This is my Mamiya N 43mm f/4.5 L after modifications. I couldn't find a circular shim the right diameter, but I had a piece of brass that was curved and the right thickness. I cut two pieces: one for each side. You can see one of them here. I "temporarily" wrapped the join with electrical tape; it's still there because it works, and I'm all about function rather than pretty.

By the way, this was a fascinating example of how this can all get weird when you're adapting lenses. Bill Rogers (awesome Mamiya tech in Nevada) did the gut job on the innards, and as part of that process he uses the correct Mamiya tools and procedures to confirm that the right shim is in place and that the spacing is perfect. This is the equivalent of "Send it back to Rodenstock". Weirdly, the correct spacing for a Mamiya 7 is completely wrong for a GFX camera. Image quality at the "correct" spacing was horrendous. I had to use the procedure I described above to get to a spacing that worked for GFX. If I was only using this lens on my F-Universalis, the fact that I'd now lost infinity wouldn't be an issue; it's a unit focusing lens that I focus with the F-Universalis. However, I also use this on an adapter I made for hacked Mamiya 7 to GFX. To make this lens usable on that adapter, I had to adjust the helicoid. All my other Mamiya 7 lenses required no adjustment of cell spacing. It's strange, but it works superbly well so I'm fine with the jankiness.

View attachment 207501
What's the useable IC you get on the 43 again?
 

buildbot

Well-known member
Very nice! I'm going to look into this to see if I can replace my janky solution with a nice circular shim of the correct dimensions. This is incredibly inexpensive. I'm astonished they can do this.
Me too, this kind of stuff has gotten really easy and cheap fairly recently I feel!

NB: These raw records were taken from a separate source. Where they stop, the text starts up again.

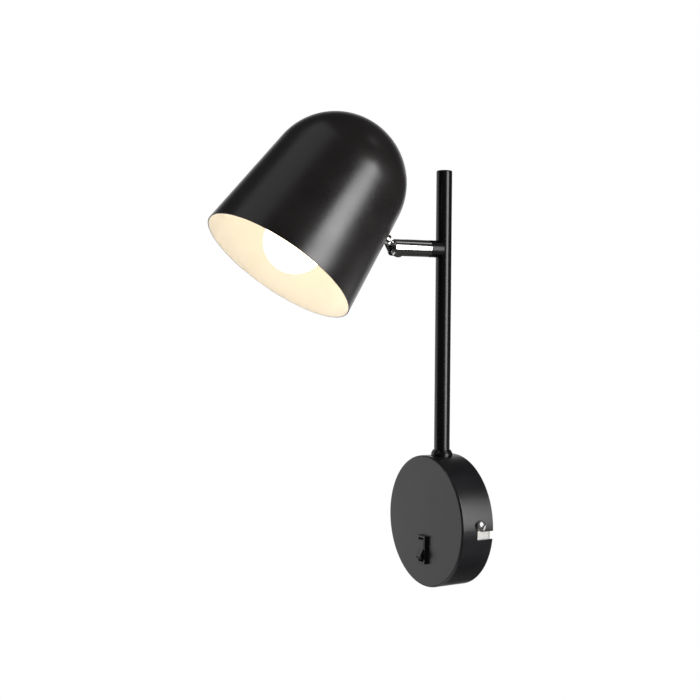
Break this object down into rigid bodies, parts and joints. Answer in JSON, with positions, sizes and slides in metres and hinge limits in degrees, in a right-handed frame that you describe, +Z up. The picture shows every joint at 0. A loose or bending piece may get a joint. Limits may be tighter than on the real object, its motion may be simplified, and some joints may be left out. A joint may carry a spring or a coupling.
{
  "type": "wall reading lamp",
  "caption": "Wall reading lamp: round wall canopy with rocker switch, upright rod, swivelling barrel and a tilting bell shade with its bulb.",
  "frame": {"origin": "centre of the round canopy on the wall plane", "axes": "+Z up along the rod, -Y out of the wall, +X to the right seen from the room"},
  "size_m": [0.118, 0.2, 0.3527],
  "materials": {
    "satin_black": "satin",
    "shade_paint": "satin",
    "bright_chrome": "polished",
    "zinc": "plated",
    "black_plastic": "semi-gloss",
    "natural_nylon": "matt",
    "brass": "plain",
    "holder_plastic": "matt",
    "opal_glass": "opal",
    "lamp_cap": "plain",
    "cap_insulator": "glossy",
    "blue_lead": "matt",
    "brown_lead": "matt",
    "earth_lead": "matt",
    "black_cable": "matt"
  },
  "bodies": {
    "root": {"wall_bracket": "zinc", "canopy": "satin_black", "canopy_screws": "zinc", "terminal_block": "natural_nylon", "terminal_tubes": "brass", "clamp_screws": "brass", "block_screws": "zinc", "earth_lug": "zinc", "earth_screw": "zinc", "switch_frame": "black_plastic", "switch_terminals": "brass", "rod_collar": "satin_black", "rod_nipple": "zinc", "saddle_washer": "zinc", "lock_washer": "zinc", "rod_nut": "zinc", "rod_tube": "satin_black", "rod_cap": "satin_black", "branch_boss": "satin_black", "swivel_spindle": "zinc", "swivel_washer": "zinc", "neutral_lead": "blue_lead", "switched_lead": "brown_lead", "live_lead": "brown_lead", "earth_lead": "earth_lead"},
    "rocker": {"switch_rocker": "black_plastic"},
    "barrel": {"swivel_barrel": "bright_chrome", "pivot_screw": "bright_chrome", "friction_washers": "zinc", "joint_cable": "black_cable"},
    "head": {"tilt_tongue": "bright_chrome", "stub_washer": "zinc", "stub_nut": "zinc", "shade": "shade_paint", "lampholder_bracket": "zinc", "lampholder_body": "holder_plastic", "lampholder_sleeve": "brass", "lampholder_contact": "brass", "lampholder_nipple": "zinc", "lampholder_nut": "zinc", "head_cable": "black_cable"},
    "bulb": {"bulb_glass": "opal_glass", "bulb_cap": "lamp_cap", "bulb_insulator": "cap_insulator", "bulb_tip": "brass"}
  },
  "joints": [
    {"name": "barrel_swivel", "type": "hinge", "parent": "root", "child": "barrel", "pos_m": [0, -0.045, 0.207], "axis": [0, -1, 0], "range_deg": [-170, 170]},
    {"name": "head_tilt", "type": "hinge", "parent": "barrel", "child": "head", "pos_m": [0, -0.0536, 0.207], "axis": [-1, 0, 0], "range_deg": [-68, 33], "deforming": ["joint_cable"]},
    {"name": "bulb_unscrew", "type": "slide", "parent": "head", "child": "bulb", "axis": [0, -0.6011, -0.7992], "range_m": [0, 0.026]},
    {"name": "switch_rock", "type": "hinge", "parent": "root", "child": "rocker", "pos_m": [0, -0.02662, -0.0215], "axis": [1, 0, 0], "range_deg": [0, 28]}
  ]
}
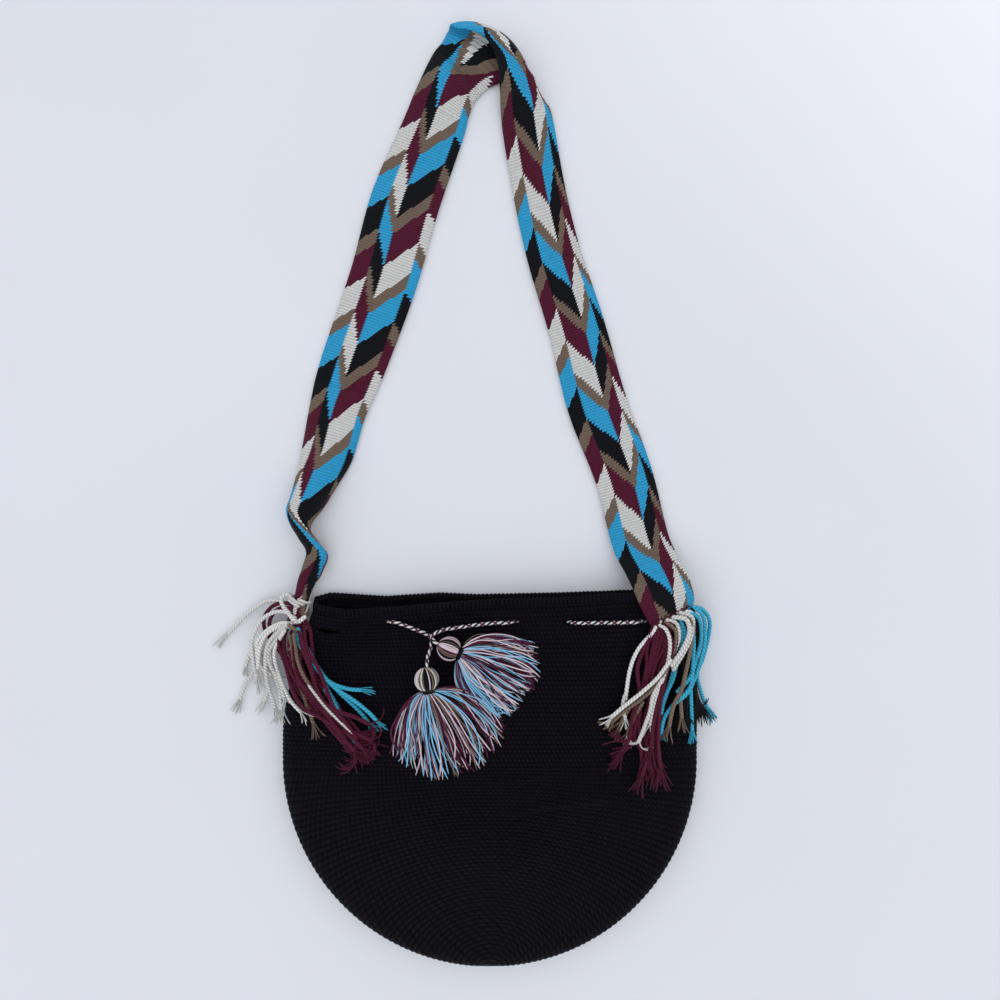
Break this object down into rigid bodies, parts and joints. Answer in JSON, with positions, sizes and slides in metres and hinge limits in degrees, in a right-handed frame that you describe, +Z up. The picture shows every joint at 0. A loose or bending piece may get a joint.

Amazing buildbot! I can't stress enough how I am always amazed when you draw stuff out of your hat! I think shimming one's own lenses is one of the best possible hacks in lens land as the alternative is to send it to Rodie or so who will charge you an arm and a leg nowadays.

Your handle incidentally is very fitting here!
Thank you very much :)

Lens shimming is one of those things that I feel should be more DIY but the knowledge of how to do it well seems pretty secretive and hard to find, at least until people here have begun posting more about it!
 

rdeloe

Well-known member
What's the useable IC you get on the 43 again?
The Mamiya N 43mm lens is designed to cover 6x7, which would mean ~87mm at infinity. However, to answer what you really want to know, someone is going to have to lend me a medium format back and the bits I need for my F-Universalis! I can't get past 4mm on my setup with GFX because the rear end is inside the mount.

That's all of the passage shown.